The need for more library patches reviews, testing and documentation is definite. More folks need to come out of the woodwork, or, like you say, a shift from new features to standard lib.
This lurker also takes a step back. :-)
Hmm... I agree about the hype machine. But it's still the case that Java has a lot of library support that Python lacks, most of it provided by other venders who consider "java support" necessary, but probably haven't even heard of Python.
For instance, my current project is using a jdbc driver to access a Mumps database. I certainly don't know of any database api wrapper for mumps in Python.
OTOH, if we were using Python on this project then I could *write* a Mumps adapter in the time I would save just typing out loops! And since the Mumps jdbc driver we're using is a complete piece of junk which doesn't conform to the jdbc specs, I certainly wouldn't do a WORSE job.
I don't know a lot about Java. I swing between learning a bit more about it and being pissed off at the static typing and the exceedingly verbose syntax to such an extent that I put it away again for another few weeks/months.
Therefore I can't comment on its standard library other than to say whenever I've needed to delve into it I get the opinion that the scope is roughly similar to Python.
It is true that there are good and bad extensions to both libraries out there, but you pays your money and you takes your choice.
A few points on the other comments in this thread;
Python 2.3 is concentrating on small language changes and is focussed more on library bug fixing and performance enhancement (of both the language core and the standard library). In particular there is a new logging module, a new option parsing module and support for importing zipped up modules. The move towards type/object unification also continues in this release (for any Ruby fans still reading). For more information check out http://www.python.org/doc/2.3b1/whatsnew/.
The package index and metadata is a step towards a CPAN-like approach to *extensions* to the standard library. As ever with Python it is undertaken as a series of small steps and so should really blossom in the next year or so (but don't quote me on that). Anyway, Simon's original comment only covered the standard library I believe, not really obscure stuff like scary old databases on VAX/VMS systems. Mumps? Good lord I haven't come across that since the 1980s. By the way, if there is an ODBC adapter for your data source you can get to it through Egenix's mxODBC driver http://www.egenix.com/files/python/mxODBC.html.
If you want SOAP support in Python try the SOAPy module (http://soapy.sourceforge.net/). It hasn't been updated recently but I use it every day and haven't found a problem with it yet. Of course, YMMV ;-)

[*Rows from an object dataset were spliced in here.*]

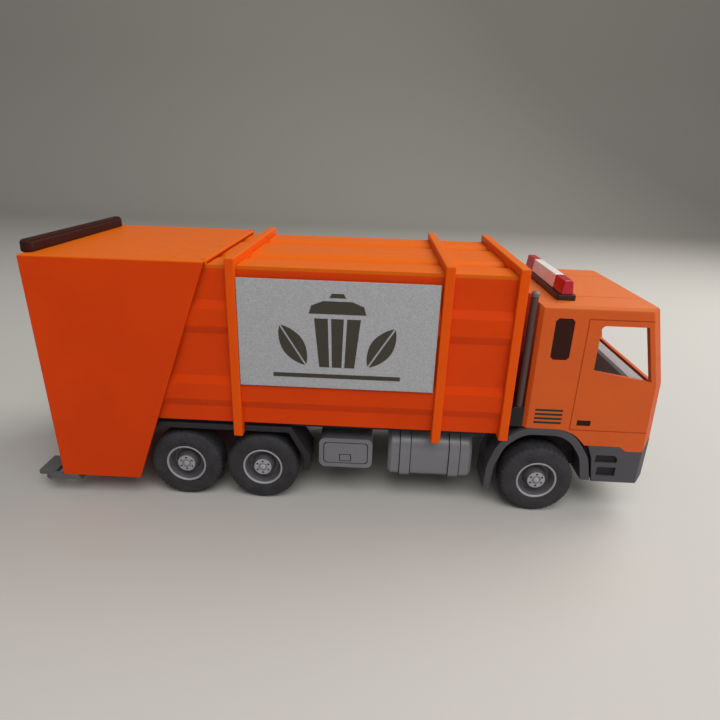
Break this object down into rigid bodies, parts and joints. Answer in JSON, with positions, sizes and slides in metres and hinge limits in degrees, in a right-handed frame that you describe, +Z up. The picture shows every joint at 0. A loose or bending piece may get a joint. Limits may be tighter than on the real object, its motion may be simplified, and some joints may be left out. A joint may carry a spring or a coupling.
{
  "type": "toy refuse collection truck",
  "caption": "Toy three-axle refuse truck: cab, ribbed load body, slanted rear hopper that hinges up, and a small bin lift at its sill.",
  "frame": {"origin": "on the ground, in the middle of the truck's overall length and width", "axes": "+X to the front of the truck, +Y to its left side, +Z up"},
  "size_m": [0.34, 0.112, 0.1416],
  "materials": {
    "bar_brown": "very dark brown plastic",
    "interior_grey": "light grey moulded plastic",
    "body_orange": "bright orange moulded plastic",
    "frame_grey": "dark grey moulded plastic",
    "cap_grey": "grey plastic",
    "stack_grey": "brown-grey plastic",
    "axle_steel": "plain drawn steel rod",
    "light_base_black": "black plastic",
    "rim_grey": "satin grey moulded wheel disc",
    "tyre_black": "soft black moulded tyre",
    "tank_silver": "light grey moulded plastic",
    "lamp_clear": "glossy clear-white plastic lens",
    "bucket_orange": "bright orange moulded plastic",
    "lift_grey": "mid grey moulded plastic",
    "lamp_red": "glossy red plastic lens",
    "board_white": "white finely grained plastic"
  },
  "bodies": {
    "truck": {"cab_interior": "interior_grey", "cab_shell": "body_orange", "chassis_frame": "frame_grey", "door_handles": "bar_brown", "engine_cover": "frame_grey", "exhaust_cap": "cap_grey", "exhaust_stack": "stack_grey", "front_bumper": "frame_grey", "front_fenders": "frame_grey", "front_grille": "light_base_black", "front_rib": "body_orange", "fuel_tanks": "tank_silver", "headlamps": "lamp_clear", "hinge_rod": "axle_steel", "light_bar_base": "light_base_black", "light_bar_clear": "lamp_clear", "light_bar_red": "lamp_red", "load_body": "body_orange", "middle_rib": "body_orange", "quarter_panels": "bar_brown", "rear_mudguards": "frame_grey", "rear_rib": "body_orange", "sign_boards": "board_white", "toolboxes": "tank_silver"},
    "front_wheels": {"front_axle": "axle_steel", "front_rims": "rim_grey", "front_tyres": "tyre_black"},
    "middle_wheels": {"middle_axle": "axle_steel", "middle_rims": "rim_grey", "middle_tyres": "tyre_black"},
    "rear_wheels": {"rear_axle": "axle_steel", "rear_rims": "rim_grey", "rear_tyres": "tyre_black"},
    "tailgate": {"bin_stop_bar": "bar_brown", "hopper_bucket": "bucket_orange", "hopper_shell": "body_orange", "loading_sill": "lift_grey"},
    "bin_lift": {"lift_forks": "lift_grey"}
  },
  "joints": [
    {"name": "front_wheels_turn", "type": "hinge", "parent": "truck", "child": "front_wheels", "pos_m": [0.11, 0, 0.02], "axis": [0, 1, 0], "continuous": true},
    {"name": "middle_wheels_turn", "type": "hinge", "parent": "truck", "child": "middle_wheels", "pos_m": [-0.0418, 0, 0.02], "axis": [0, 1, 0], "continuous": true},
    {"name": "rear_wheels_turn", "type": "hinge", "parent": "truck", "child": "rear_wheels", "pos_m": [-0.0849, 0, 0.02], "axis": [0, 1, 0], "continuous": true},
    {"name": "tailgate_lift", "type": "hinge", "parent": "truck", "child": "tailgate", "pos_m": [-0.06645, 0, 0.13425], "axis": [0, 1, 0], "range_deg": [0, 75]},
    {"name": "bin_lift_turn", "type": "hinge", "parent": "tailgate", "child": "bin_lift", "pos_m": [-0.1616, 0, 0.0104], "axis": [0, 1, 0], "range_deg": [0, 95]}
  ]
}
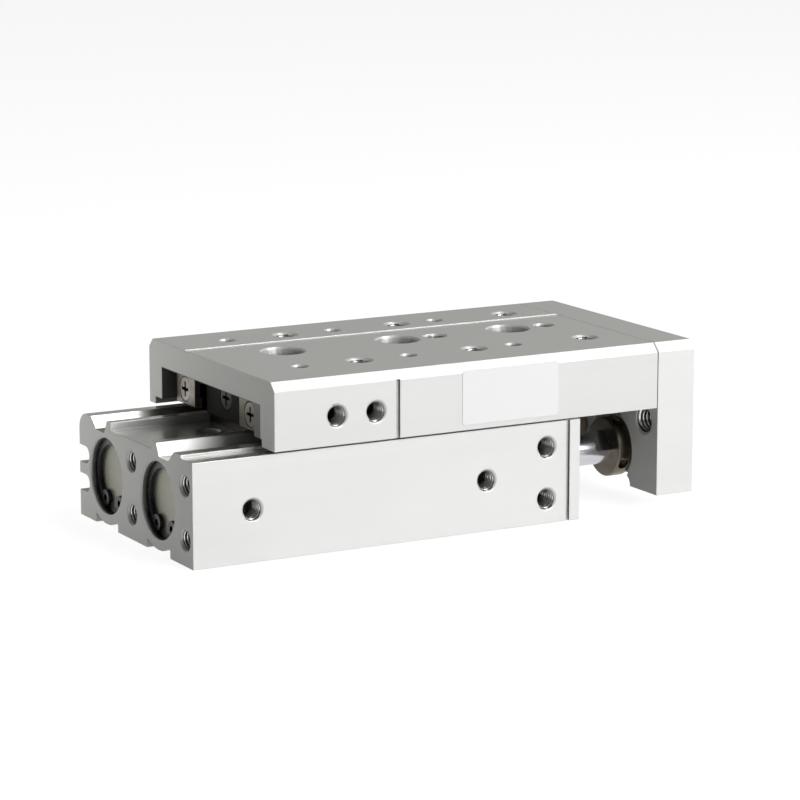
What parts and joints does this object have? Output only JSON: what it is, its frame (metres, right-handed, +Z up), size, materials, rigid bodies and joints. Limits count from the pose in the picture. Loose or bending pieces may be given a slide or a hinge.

That said, I'll get me coat.
It's certainly true that there are often competing packages around, but I think that's true in the Java world also. How many MVC packages are there, (Struts, Webworks, ...) how many templating engines, (JSP, Velocity, ...) how many object relational mappers, you name it. This can be seen as either a good thing, or a bad one, but I don't see Java and Python differing too much on this score.
Proprietary support, though, is a good point. Until Python is as popular as Java, (which will almost certainly never happen, though it *should*) Pythoneers will just have to stick with generic drivers.
Andy points out a good SOAP library, and also mentions mxODBC. so getting at Mumps (whatever *that* is) should be doable.
The problem with the Java movement is that they seem hell-bent on inventing new APIs. JAXM (the official SOAP API) is a good example of this - it implements a DOM-like API which isn't compatible with the DOM (unless you use various implementation-specific hacks to get the underlying DOM elements). What the ____ were they thinking?!
Actually, on the subject of SOAP, unless you really want that feeling of remote procedure calls (which is actually a pretty blinkered view of what SOAP is all about, in my opinion), you'd be better off using the various XML and HTTP libraries for Python. Perhaps someone will "make it nice" at some point, or perhaps they already have.